Components with host-specific features (checkout, file upload, modals): write explicit tests for both the feature path and the fallback path.
Styled components with custom CSS: add visual regression screenshots per host and theme to catch color and spacing drift.

The goal is coverage without redundancy. Don’t write 12-combination matrix tests for a component that renders a static paragraph. Save the matrix for components where host differences actually affect the output.

Get Started

Documentation →


npx sunpeak new

Frequently Asked Questions

Why do I need cross-host testing for MCP Apps?

MCP Apps render inside host iframes, and each host (ChatGPT, Claude, VS Code Copilot, Goose, etc.) provides different CSS variables, display mode support, viewport dimensions, and host-specific APIs. An app that looks correct in ChatGPT can break in Claude because of different padding, font stacks, or color tokens. Cross-host testing catches these bugs before your users see them.

What are the main differences between ChatGPT and Claude for MCP Apps?
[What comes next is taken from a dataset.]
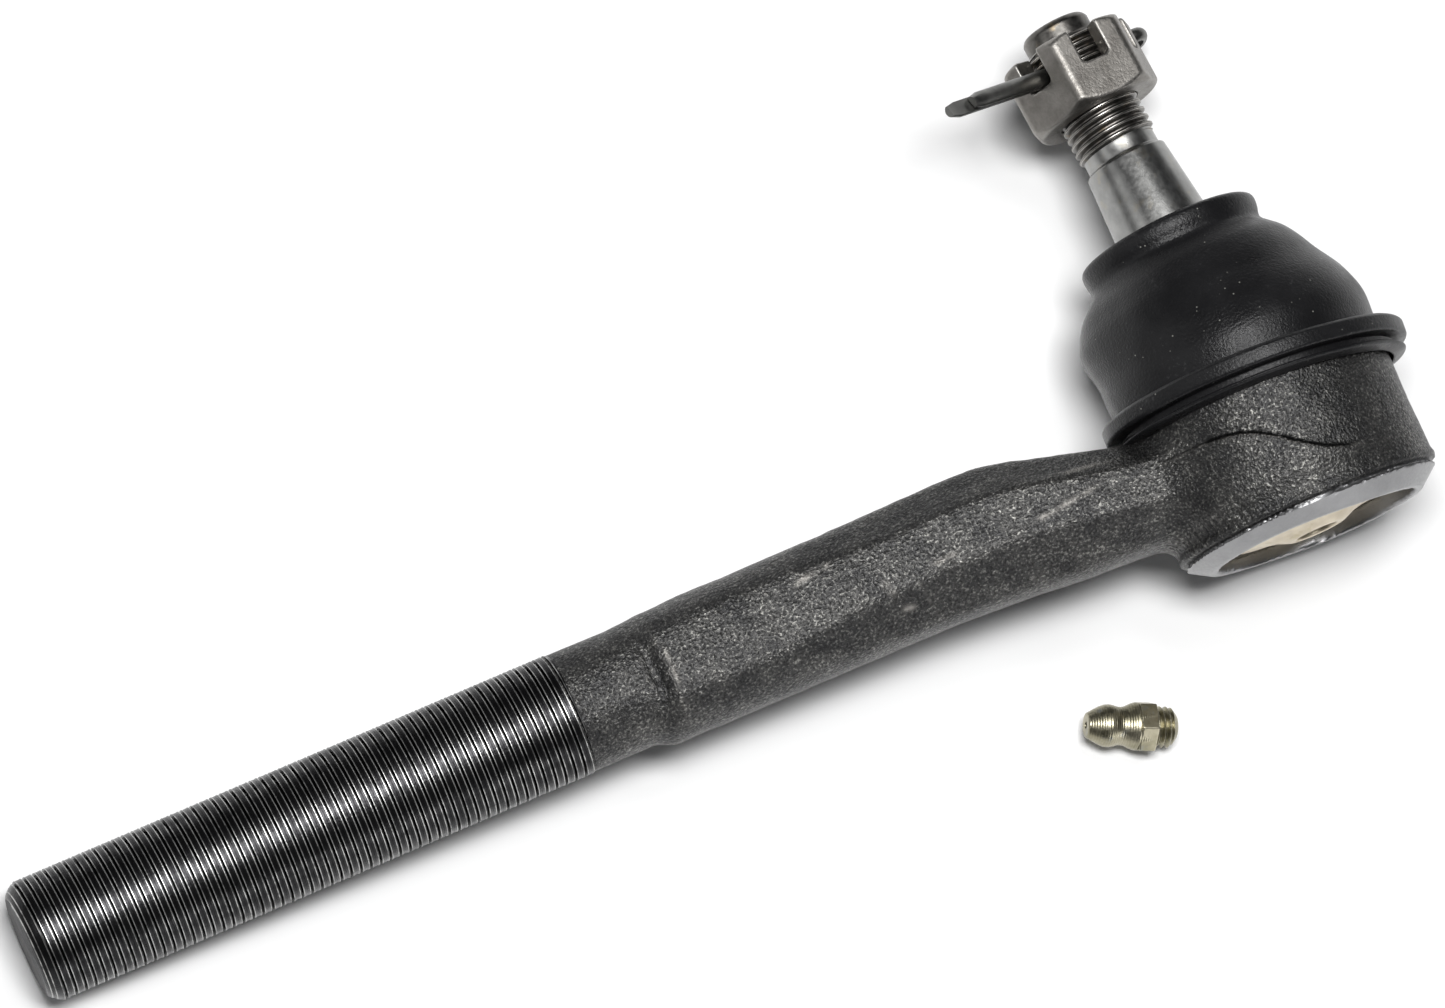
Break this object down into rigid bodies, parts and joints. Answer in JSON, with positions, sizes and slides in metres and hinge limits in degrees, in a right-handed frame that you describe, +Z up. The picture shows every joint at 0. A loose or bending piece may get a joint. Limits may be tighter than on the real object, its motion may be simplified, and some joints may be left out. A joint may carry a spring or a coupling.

ChatGPT and Claude differ in CSS variable values (colors, fonts, spacing), display mode behavior (PiP support varies), theme implementation (different dark mode palettes), viewport dimensions at each display mode, and host-specific APIs. ChatGPT provides useRequestCheckout, useUploadFile, and useRequestModal through sunpeak/chatgpt. Claude has its own connector-specific features. The core MCP Apps protocol (useToolData, useAppState, useDisplayMode, SafeArea) works identically across both.

How do I run MCP App tests against both ChatGPT and Claude?

Use defineConfig() from sunpeak/test/config in your playwright.config.ts. It creates separate Playwright projects for each host automatically. Every test runs once per host, and the test report shows [chatgpt] or [claude] prefixes so you can see which host failed. No paid accounts or API credits required.

How do I test host-specific feature detection in MCP Apps?

Use isChatGPT() and isClaude() runtime checks in your components, then write tests that verify both code paths. In ChatGPT host tests, assert the host-specific UI renders (e.g., a native checkout button). In Claude host tests, assert the fallback renders instead (e.g., a standard link). The inspector fixture provides inspector.host so you can write conditional assertions per host.

What is a compatibility test matrix for MCP Apps?

A compatibility test matrix systematically covers the combinations of host (ChatGPT, Claude), display mode (inline, fullscreen, PiP), and theme (light, dark) that your app needs to support. Instead of testing each dimension separately, you identify the combinations that matter most and write tests that cover them. This catches bugs that only appear in specific combinations, like a dark mode layout break in Claude fullscreen.

How do I test CSS differences between ChatGPT and Claude hosts?

Use visual regression tests with pnpm test:visual. Screenshots are saved per host (e.g., __screenshots__/chatgpt/test.png and __screenshots__/claude/test.png), so you maintain separate baselines for each host. For targeted CSS checks, use Playwright locator assertions like toHaveCSS to verify specific properties. Always use host CSS variables (var(--text-primary)) instead of hardcoded colors so your app adapts to each host theme.

Can I skip a test on a specific host?

Yes. Use test.skip(inspector.host === "claude", "reason") to skip a test on Claude, or test.skip(inspector.host === "chatgpt", "reason") to skip on ChatGPT. This is useful for tests that exercise host-specific features not available on all hosts, like PiP mode on hosts that do not support it.

How do I test MCP Apps for hosts beyond ChatGPT and Claude?

The MCP Apps protocol is an open standard. Apps built with the core sunpeak API (useToolData, useAppState, useDisplayMode, useHostContext, SafeArea) work on any host that implements the spec, including VS Code via GitHub Copilot, Goose, Postman, and MCPJam. If your tests pass on ChatGPT and Claude, the portable code paths work everywhere. Host-specific features gated behind isChatGPT() or isClaude() only run where the API is available.